A major problem facing Punjabi is the failure of Punjabi resources to engage with advances in language pedagogy, which is an academic discipline in its own right. Many linguists and language educators are carrying out research into language acquisition. Currently, the work of Gianfranco Conti is particularly influential. His PhD research into the human memory is beginning to revolutionise language teaching in high schools. Punjabi is always left out of the revolution because few Punjabi teachers engage with this world of research. In my view, the grammar sections in Panjabi Garden appear to be out of touch with current scholarship in language pedagogy. The grammar source cited in Panjabi Garden is over fifty years old. In my view, Panjabi Garden would have gained from engagement with current research in how to teach the Punjabi language especially since the author writes on her website that “this book is meant to hold a beginner's hand through the language, while providing proficient speakers with a novel experience of visual and literary substance.” Teaching Punjabi takes more than just being a native speaker of the language.
Kaur is a wonderful community-based artist with a strong love of the language. She has raised interest for those who wish to learn Punjabi in the diaspora. Using her platform as a popular artist in her community has been a great way of inviting discussion around the Punjabi language.
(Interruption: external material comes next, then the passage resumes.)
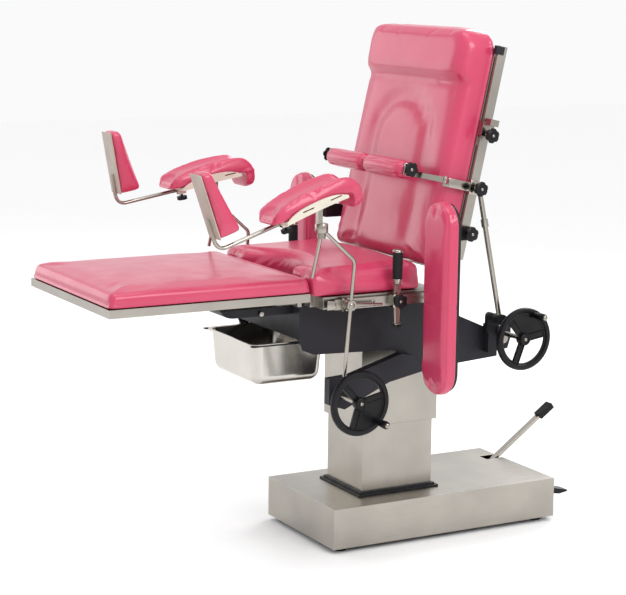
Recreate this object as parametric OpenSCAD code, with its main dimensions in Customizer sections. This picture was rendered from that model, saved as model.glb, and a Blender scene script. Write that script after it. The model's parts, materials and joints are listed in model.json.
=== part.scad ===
// Manual hydraulic operating table for gynaecology, with crank wheels and leg holders.
// Millimetres. +X runs to the head end, -Y faces the cranks, +Z is up, floor at zero.

/* [Base] */
// Length of the base cover ahead of the column axis
base_front = 284; // [250:1:320]
// Length of the base cover behind the column axis
base_rear = 533; // [500:1:580]
// Width of the base cover
base_w = 428; // [400:1:460]
// Height of the base cover
base_h = 126; // [115:1:140]
// Sheet thickness of the base cover
base_sheet = 2; // [1.5:0.5:3]
// Thickness of the floor plate inside the cover
chassis_t = 8; // [6:1:12]
// Diameter of a levelling foot
foot_d = 44; // [36:1:52]
// Height of a levelling foot under the cover
foot_h = 15; // [12:1:20]
// Distance from a foot centre to the cover edges
foot_inset = 45; // [40:1:60]

/* [Column] */
// Length of the fixed column along the table
column_l = 254; // [240:1:260]
// Width of the fixed column
column_w = 216; // [200:1:220]
// Wall of the fixed column
column_wall = 4; // [3:0.5:6]
// Top of the fixed column above the floor
column_top = 440; // [430:1:445]
// Length of the moving sleeve
sleeve_l = 275; // [272:1:280]
// Width of the moving sleeve
sleeve_w = 234; // [232:1:240]
// Wall of the moving sleeve
sleeve_wall = 3; // [2:0.5:4]
// Lower edge of the sleeve above the floor
sleeve_bottom = 360; // [350:1:370]
// Drop from the top panel to the top of the moving sleeve
sleeve_drop = 138; // [133:1:148]
// Height of the guide ring inside the sleeve's lower edge
guide_h = 20; // [15:1:30]
// Height of one step of the black skirt
skirt_step = 6; // [5:0.5:8]
// Width that each step of the skirt adds
skirt_rim = 9; // [7:1:12]

/* [Hydraulics] */
// Outer diameter of the lift jack
jack_d = 84; // [76:1:92]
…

I find it particularly uplifting to think of Panjabi Garden as a coffee table art book in many diasporic Punjabi households. Kaur’s creative efforts should be applauded despite the reservations raised in this review.
- For a more detailed historical discussion see: Mandair, Arvind-Pal Singh. Religion and the Specter of the West: Sikhism, India, Postcoloniality, and the Politics of Translation. New York: Columbia University Press, 2016.